BEGIN EXTRACTED INFORMATION

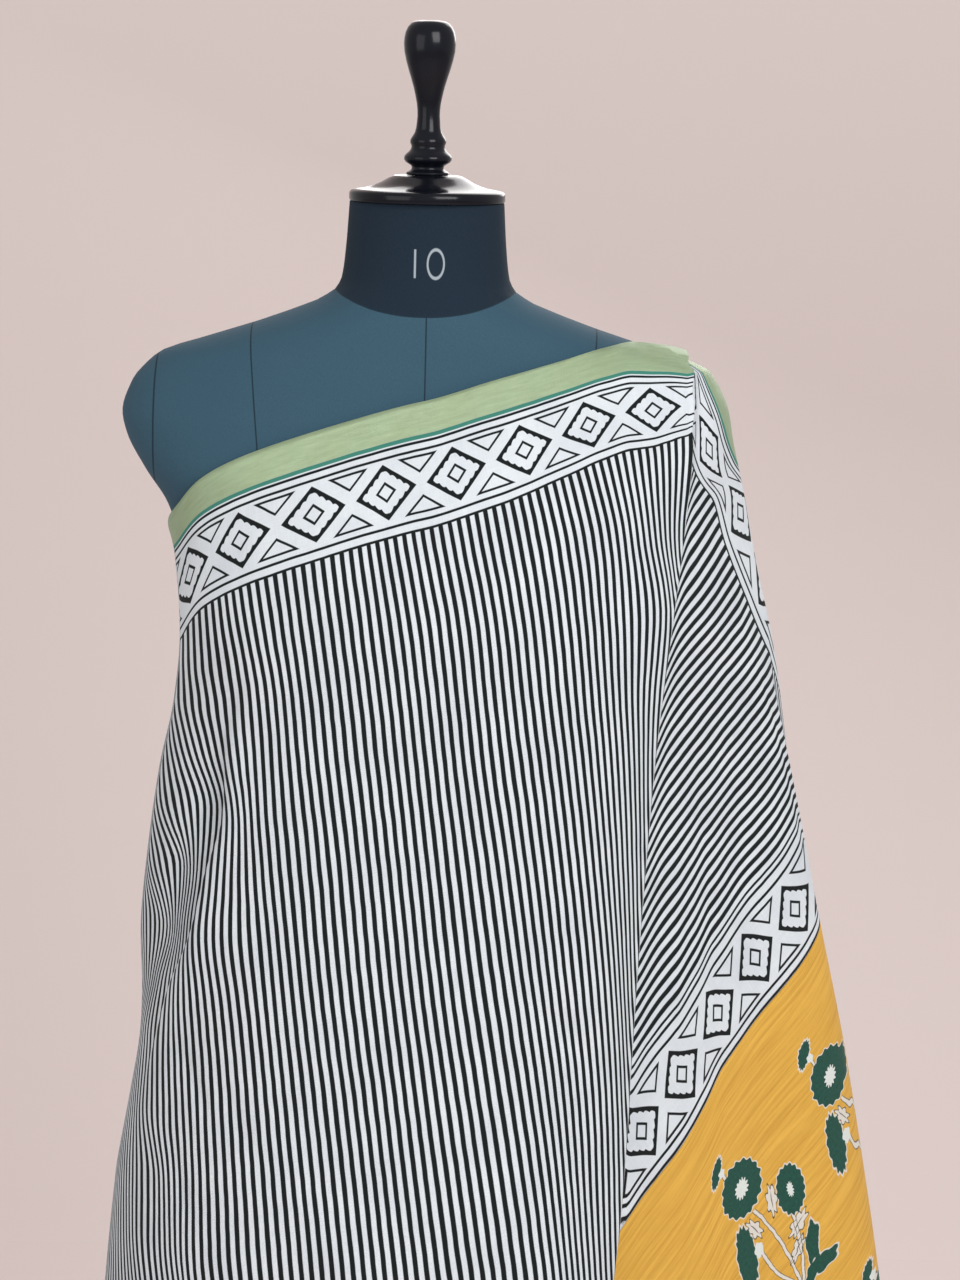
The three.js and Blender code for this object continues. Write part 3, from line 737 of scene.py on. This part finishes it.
def atHeading(share):
    return levelOfRun(share, cloth["headingRun"])


def atEnd(share):
    return levelOfRun(share, cloth["endRun"])


def fallSheet(top, bottom, columns, rows):
    share = np.linspace(0, 1, columns)
    down = np.linspace(0, 1, rows)
    z = mix(top(share)[None, :], bottom(share)[None, :], down[:, None])
    share = np.repeat(share[None, :], rows, 0)
    points = fallPoint(share, z)
    place = placeOnFall(share, points)
    run = fallRun(share, z)
    deep = acrossFall(fallDepthAt(z), place) * (2 - np.maximum(1, place))
    return points, place, run, deep


def stripedFallSheet():
    # the counted stripes give way to true length just before the heading band
    points, place, trueRun, deep = fallSheet(shoulderLevel, lambda share: atHeading(share) + 0.7, 240, 150)
    z = points[..., 2]
    count = acrossFall(fallCountAt(z), np.minimum(1, place)) - 1.5 * hump(np.maximum(0, place), 0, 0.09)
    counted = count * cloth["stripePitch"]
    sideShare = np.interp(z, fallZ, fallSide)
    pastSide = np.maximum(0, place - 1) * (1 - sideShare) * np.interp(z, fallZ, fallLength)
    counted += pastSide * math.cos(math.radians(cloth["grainAngle"]))
    late = (counted[-1] - trueRun[-1])[None, :]
    run = counted - late * ease(cloth["headingRun"] - 200, cloth["headingRun"] - 50, counted)
    # over the shoulder the cloth turns in under the front edge
    over = []
    for t in np.linspace(1, 0, 12, endpoint=False):
        inwards = np.array([168, -12, 0]) - points[0]
        inwards[:, 2] = 9 * math.sin(t * math.pi / 2)
        inwards[:, :2] *= t
        over.append(points[0] + inwards)
    points = np.concatenate([np.stack(over), points])
    run = np.concatenate([run[:1] - np.linspace(24, 2, 12)[:, None], run])
    deep = np.concatenate([np.repeat(deep[:1], 12, 0), deep])
    return points, np.stack([run, deep], -1)


def skirtGrid(columns=260, rows=100):
    z = np.linspace(1046, 12, rows)[:, None]
    angle = np.linspace(-180, 180, columns, endpoint=False)[None, :]
    reach = 34
    half = skirtAt["half"](z)
    points = ovalPoint(half, half, skirtAt["front"](z), skirtAt["back"](z), skirtAt["square"](z), angle, z)
    depth = mix(10, 1, ease(12, 1000, z))
    inPleats = 1 - ease(reach - 6, reach, np.abs(angle))
    wave = np.cos(np.radians(180 * angle * 7 / reach))
    points[..., 1] -= depth * inPleats * (1 + wave) / 2
    ring = np.concatenate([points, points[:, :1]], 1)
    steps = np.linalg.norm(np.diff(ring[-1], axis=0), axis=-1)
    run = np.concatenate([[0], np.cumsum(steps)])
    run = np.repeat(run[None, :], rows, 0)
    deep = np.repeat(((1046 - z) / 1034 * cloth["width"] * 0.9 + cloth["width"] * 0.1), columns + 1, 1)
    return points, np.stack([run, deep], -1)


# finishes

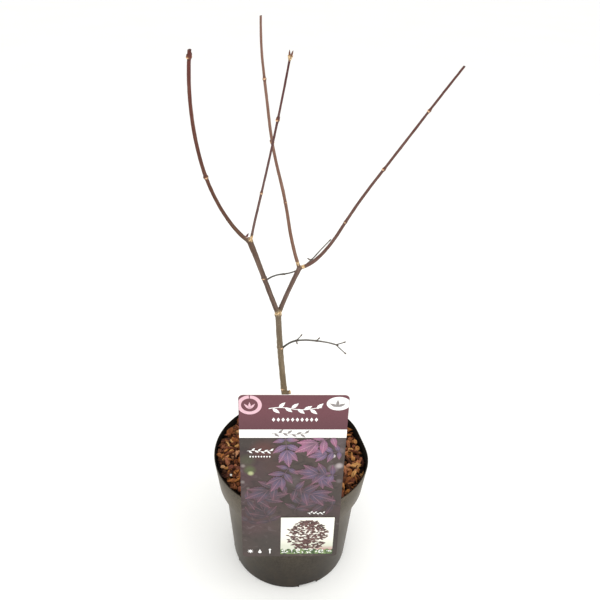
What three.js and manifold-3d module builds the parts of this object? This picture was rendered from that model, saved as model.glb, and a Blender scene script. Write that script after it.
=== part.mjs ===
// Young grafted maple in a round nursery pot
//
// A bare winter sapling: a thin stem forks into two limbs, and each limb into two long
// shoots with pairs of buds at their nodes. Two fine side twigs grow from the stem and
// from the left limb. The pot holds potting mix under a layer of bark chips, and a tall
// picture card hangs from its rim.
//
// Units are millimetres, +Z is up, and the origin is the centre of the pot's underside.
// The card is at the front, towards -Y, and +X is to the right of it.

import * as THREE from 'three';
import { mergeVertices } from 'three/addons/utils/BufferGeometryUtils.js';
import Module from 'manifold-3d';

// Driving dimensions

// Clearance between pieces that touch
const GAP = 0.3;

// The pot: a thin moulded wall with a wider collar at the top
const POT = {
  height: 167,
  rimRadius: 96,
  wall: 1.5,
  lipRound: 1.3,
  collarFootHeight: 126,
  collarFootRadius: 91.2,
  shoulderHeight: 121,
  shoulderRadius: 83.7,
  footHeight: 2.4,
  footRadius: 75.3,
  footRound: 2,
  floor: 2.2,
  segments: 64,
};

// The rim is pressed in a little at the right
const BOW = { depth: 4.5, angle: 15, spread: 17 };

// Drainage channels under the floor, open at the foot, with a hole in each roof
const CHANNEL = {
  count: 4,
  firstAngle: -70,
  width: 23,
  height: 4.2,
  roof: 2.2,
  innerRadius: 46,
  holeRadius: 4.5,
  holeAt: 60,
};

const SOIL_LEVEL = 148;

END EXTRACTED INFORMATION

TASK TO COMPLETE.
What do the records say? Quote them all exactly.

RESPONSE FOR THIS EXERCISE.
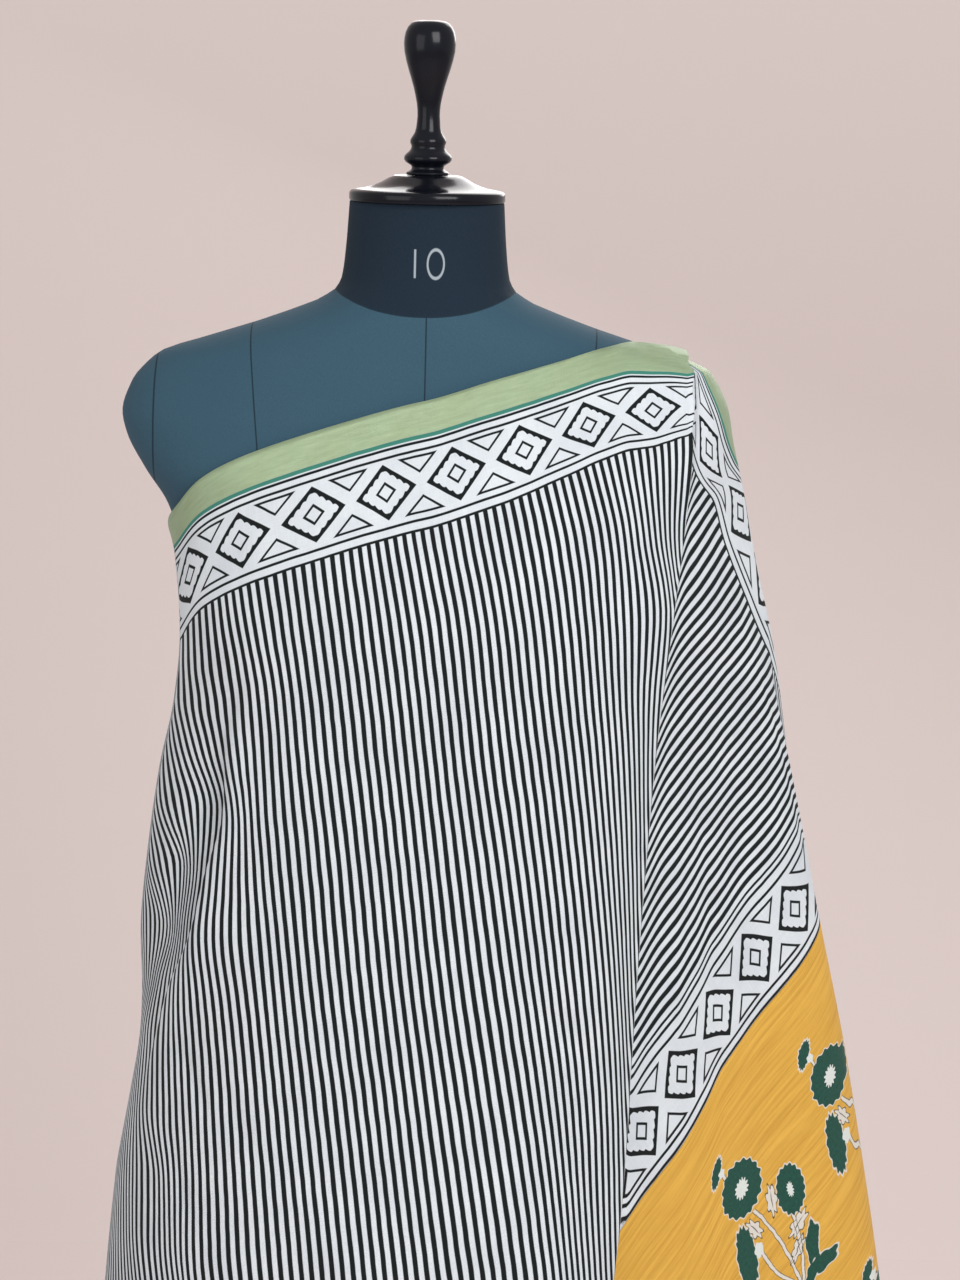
The three.js and Blender code for this object continues. Write part 3, from line 737 of scene.py on. This part finishes it.
def atHeading(share):
    return levelOfRun(share, cloth["headingRun"])


def atEnd(share):
    return levelOfRun(share, cloth["endRun"])


def fallSheet(top, bottom, columns, rows):
    share = np.linspace(0, 1, columns)
    down = np.linspace(0, 1, rows)
    z = mix(top(share)[None, :], bottom(share)[None, :], down[:, None])
    share = np.repeat(share[None, :], rows, 0)
    points = fallPoint(share, z)
    place = placeOnFall(share, points)
    run = fallRun(share, z)
    deep = acrossFall(fallDepthAt(z), place) * (2 - np.maximum(1, place))
    return points, place, run, deep


def stripedFallSheet():
    # the counted stripes give way to true length just before the heading band
    points, place, trueRun, deep = fallSheet(shoulderLevel, lambda share: atHeading(share) + 0.7, 240, 150)
    z = points[..., 2]
    count = acrossFall(fallCountAt(z), np.minimum(1, place)) - 1.5 * hump(np.maximum(0, place), 0, 0.09)
    counted = count * cloth["stripePitch"]
    sideShare = np.interp(z, fallZ, fallSide)
    pastSide = np.maximum(0, place - 1) * (1 - sideShare) * np.interp(z, fallZ, fallLength)
    counted += pastSide * math.cos(math.radians(cloth["grainAngle"]))
    late = (counted[-1] - trueRun[-1])[None, :]
    run = counted - late * ease(cloth["headingRun"] - 200, cloth["headingRun"] - 50, counted)
    # over the shoulder the cloth turns in under the front edge
    over = []
    for t in np.linspace(1, 0, 12, endpoint=False):
        inwards = np.array([168, -12, 0]) - points[0]
        inwards[:, 2] = 9 * math.sin(t * math.pi / 2)
        inwards[:, :2] *= t
        over.append(points[0] + inwards)
    points = np.concatenate([np.stack(over), points])
    run = np.concatenate([run[:1] - np.linspace(24, 2, 12)[:, None], run])
    deep = np.concatenate([np.repeat(deep[:1], 12, 0), deep])
    return points, np.stack([run, deep], -1)


def skirtGrid(columns=260, rows=100):
    z = np.linspace(1046, 12, rows)[:, None]
    angle = np.linspace(-180, 180, columns, endpoint=False)[None, :]
    reach = 34
    half = skirtAt["half"](z)
    points = ovalPoint(half, half, skirtAt["front"](z), skirtAt["back"](z), skirtAt["square"](z), angle, z)
    depth = mix(10, 1, ease(12, 1000, z))
    inPleats = 1 - ease(reach - 6, reach, np.abs(angle))
    wave = np.cos(np.radians(180 * angle * 7 / reach))
    points[..., 1] -= depth * inPleats * (1 + wave) / 2
    ring = np.concatenate([points, points[:, :1]], 1)
    steps = np.linalg.norm(np.diff(ring[-1], axis=0), axis=-1)
    run = np.concatenate([[0], np.cumsum(steps)])
    run = np.repeat(run[None, :], rows, 0)
    deep = np.repeat(((1046 - z) / 1034 * cloth["width"] * 0.9 + cloth["width"] * 0.1), columns + 1, 1)
    return points, np.stack([run, deep], -1)


# finishes

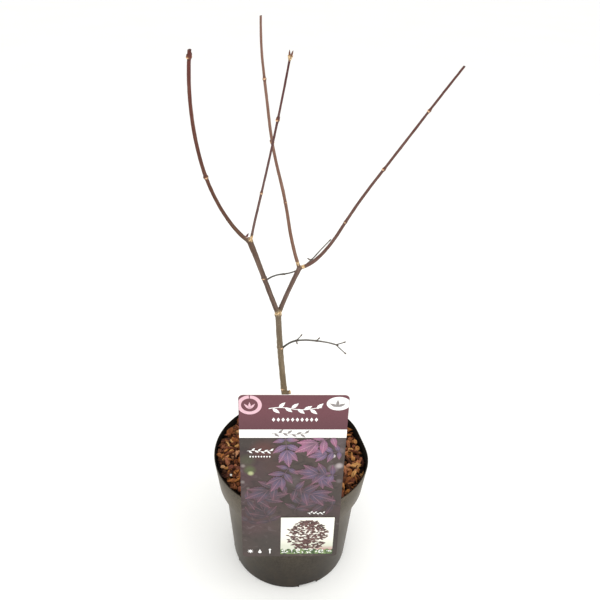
What three.js and manifold-3d module builds the parts of this object? This picture was rendered from that model, saved as model.glb, and a Blender scene script. Write that script after it.
=== part.mjs ===
// Young grafted maple in a round nursery pot
//
// A bare winter sapling: a thin stem forks into two limbs, and each limb into two long
// shoots with pairs of buds at their nodes. Two fine side twigs grow from the stem and
// from the left limb. The pot holds potting mix under a layer of bark chips, and a tall
// picture card hangs from its rim.
//
// Units are millimetres, +Z is up, and the origin is the centre of the pot's underside.
// The card is at the front, towards -Y, and +X is to the right of it.

import * as THREE from 'three';
import { mergeVertices } from 'three/addons/utils/BufferGeometryUtils.js';
import Module from 'manifold-3d';

// Driving dimensions

// Clearance between pieces that touch
const GAP = 0.3;

// The pot: a thin moulded wall with a wider collar at the top
const POT = {
  height: 167,
  rimRadius: 96,
  wall: 1.5,
  lipRound: 1.3,
  collarFootHeight: 126,
  collarFootRadius: 91.2,
  shoulderHeight: 121,
  shoulderRadius: 83.7,
  footHeight: 2.4,
  footRadius: 75.3,
  footRound: 2,
  floor: 2.2,
  segments: 64,
};

// The rim is pressed in a little at the right
const BOW = { depth: 4.5, angle: 15, spread: 17 };

// Drainage channels under the floor, open at the foot, with a hole in each roof
const CHANNEL = {
  count: 4,
  firstAngle: -70,
  width: 23,
  height: 4.2,
  roof: 2.2,
  innerRadius: 46,
  holeRadius: 4.5,
  holeAt: 60,
};

const SOIL_LEVEL = 148;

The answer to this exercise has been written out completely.